Append only databases, domain events, and historic models
People are starting to talk about the concept of append-only models or domain events:
It's not a new idea, but it has seen increased awareness recently. The idea is that changes (a.k.a. events, or what I call "facts") become a part of the domain model. Instead of performing CRUD operations on records, a system keeps a history of these changes. The changes themselves are modeled as first-class entities, not as side-effects.
The advantages of this approach are many.
- Auditability - The transaction history is the primary source of record.
- Synchronization - Merge conflicts are easily detected.
- Isolation - Publishers and subscribers know nothing about each other.
But there are some details that I haven't heard others mention, yet. These details are going to determine whether people adopt the tools and practices that will emerge from this idea.
Many of the implementations of this idea impose a full order on the changes. Each transaction knows the time at which it is committed. The transactions then line up temporally to flow through the system. Before you can process one transaction, you must first have processed the transactions that came before.
This is a pattern I call the "Transaction Pipeline". It is highly restrictive. The only way to know the true result of a transaction is to know all transactions that have come before. This restriction takes what could be a decentralized model and gives it a central authority. The consequence is a loss of local authority.
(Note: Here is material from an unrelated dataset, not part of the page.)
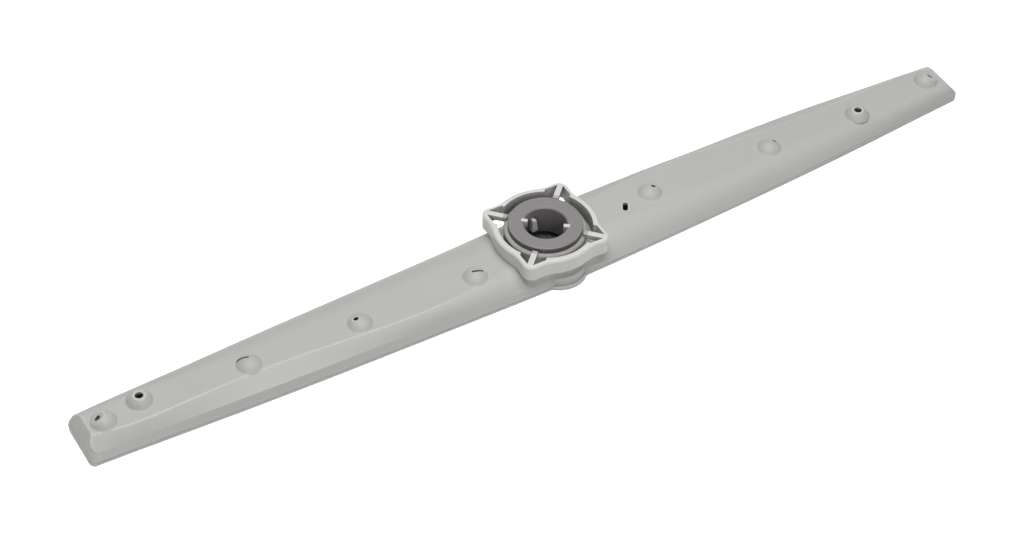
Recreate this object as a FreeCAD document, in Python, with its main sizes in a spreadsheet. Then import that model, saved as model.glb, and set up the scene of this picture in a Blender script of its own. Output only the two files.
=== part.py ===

In Greg Young's video, he draws a system in which changes flow from a client through a server and back again. The client captures the user's intent, then queues up those changes to be sent to the server in serial. The server examines each change, resolves merge conflicts, and updates a central database. The client runs all of its queries against that central database. The local client has no authority. Even though it knows that the user has requested a change, it cannot promise that change until it sees the results in the central database.
If the transactions were not so strictly ordered, the local client could make better decisions about the results of a change. Rather than ordering changes strictly by time, it could impose a partial order on facts. Facts that are related to one another must occur in the proper order. But unrelated facts are allowed to occur in any order. This allows a local client to make decisions based on a subset of the facts. It knows that it has enough information to make the decision, even if it doesn't yet have all of the information.
Another common implementation detail is that objects are stored in parallel with changes. As the changes come in, they are stored in a queue. As they are processed, their effects are performed on relational data. The relational model can then be queried for current state.
A perfect example is the architecture of NServiceBus. The message bus is added as a mechanism for disparate components to indirectly communicate with one another. Once the component gets the message, it processes the command in a database. This is a natural extension of the way we build systems today.
Unfortunately, this kind of architecture makes it difficult to query the transaction stream itself. Before we can see the effect of a command, it must be executed against relational storage. A local client cannot easily combine the relational snapshot on the server with the outgoing queue of changes that it wishes to impose.
An alternative is to forego relational storage for a mechanism that can query the changes themselves. To find the current state of an entity, it is only necessary to locate all known changes to that entity. If those changes are organized in the right way, that query is as simple and performant as going to the relational database. But the advantage is that we can query through the message queue, not around it.
A smart client is often defined as one that can detect whether it is connected or disconnected, and change modes appropriately. These kinds of systems keep a local database as an off-line insurance policy against the eventuality of being disconnected. When the connection is reestablished, the client sends to the server all of the changes that have occurred since the last synchronization.
The problem with this model is that the client needs to switch modes. In "connected" mode, it acts like a dumb terminal. In "disconnected" mode, it acts like a rich client. This yields twice the code to write, test, and maintain. The developer has to decide which features will be available in disconnected mode, and degrade the experience graciously. On top of that is the complexity of switching modes, and the errors that might arise from inconsistencies between the two implementations.
It would be better for a smart client to operate in only one mode. The changes that the user requests are simultaneously committed to a local database and placed in a queue (preferably as one data structure instead of two). The only difference between connected and disconnected operation is whether that queue is currently being serviced. Either way, the application is blissfully unaware. The users changes are captured nonetheless. The developer only has to write the code once, so there is never a decision whether a feature will be supported while off-line. All features are available at all times.
The devil is in the details
Append-only or domain-event models are a powerful idea. But the fact that you only insert and never update or delete is only the beginning. It's great that events are modeled as part of the domain, but if they are just in addition to the domain then it hasn't been taken far enough. For this idea to gain the wide adoption that it deserves, the patterns and tools must impose partial order, forego parallel storage, and support disconnected operation.